Mesurer la durée d’une journée, voilà un
problème qui nous semble bien trivial et ne mérite pas l’attention
des cellules grises de nos chers scientifiques. Et pourtant, cette
simple question s’avère bien complexe dès que l’on considère une
planète gazeuse, dont la majeure partie est constituée d'une
atmosphère qui est tout sauf statique, entourant un noyau échappant
à l'observation.
Plusieurs méthodes existent cependant, dont une des plus fiables
s'appuie sur la mesure du déplacement du champ magnétique de la
planète. En effet, l'axe magnétique ne correspond jamais exactement
à l'axe de rotation, ce qui induit un effet de toupie pouvant être
mesuré par les sondes en orbite. Ce procédé appliqué à Jupiter a
permis d'obtenir d'excellents résultats.
Mais lorsqu'on s'intéresse à Saturne, la difficulté ressurgit car le
pôle magnétique n'est pas suffisamment écarté de l'axe de rotation
pour obtenir une différence significative. Une autre piste avait été
explorée par la Nasa il y a une dizaine d'années. La sonde Cassini,
ne orbite autour de Saturne, avait mesuré avec une grande précision
la variation des ondes radio émises par l'atmosphère de la planète.

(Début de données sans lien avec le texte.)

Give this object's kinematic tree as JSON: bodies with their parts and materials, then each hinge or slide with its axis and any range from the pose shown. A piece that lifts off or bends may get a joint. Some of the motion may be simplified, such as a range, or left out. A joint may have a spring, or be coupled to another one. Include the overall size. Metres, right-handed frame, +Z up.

Mais l'expérience n'avait pas été concluante car la période mesurée
ne correspondait pas précisément avec la durée du jour saturnien.
Quant à l'observation de l'évolution de la "surface" gazeuse, elle
ne permet d'obtenir qu'une évaluation très grossière. Au final, la
durée de la rotation de Saturne n'a pu être estimée qu'à 10 heures
35 minutes, mais avec une marge d'erreur de 15 minutes, ce qui est
énorme. Un comble pour une planète visible dans n'importe quel petit
instrument, et même à l'œil nu !
Une toute nouvelle méthode
C'est alors que les docteurs Yohai Kaspi et Eli Galanti de
l’institut Weizmann, travaillant en collaboration avec le docteur
Ravit Helled de l’université de Tel Aviv (Israël), ont imaginé une
nouvelle méthode basée sur une simple observation : à cause
justement de leur rotation, les astres sont généralement légèrement
aplatis aux pôles et renflés au niveau de l'équateur. Il s'agit là
de la conséquence de la force centrifuge, dont l'importance est
directement corrélée à la vitesse de rotation de la planète. La
Terre ne fait pas exception, Saturne non plus.
Jupiter, dont la vitesse de rotation a pu être mesurée avec
précision en se basant sur le déplacement de son champ magnétique, a
servi d'étalon aux chercheurs. Et en comparant le renflement
équatorial des deux planètes, dont la physique gazeuse est
similaire, ils ont réussi à déduire la vitesse de rotation de
Saturne avec une marge d'erreur réduite à seulement 45 secondes,
vingt fois supérieure aux précédentes mesures.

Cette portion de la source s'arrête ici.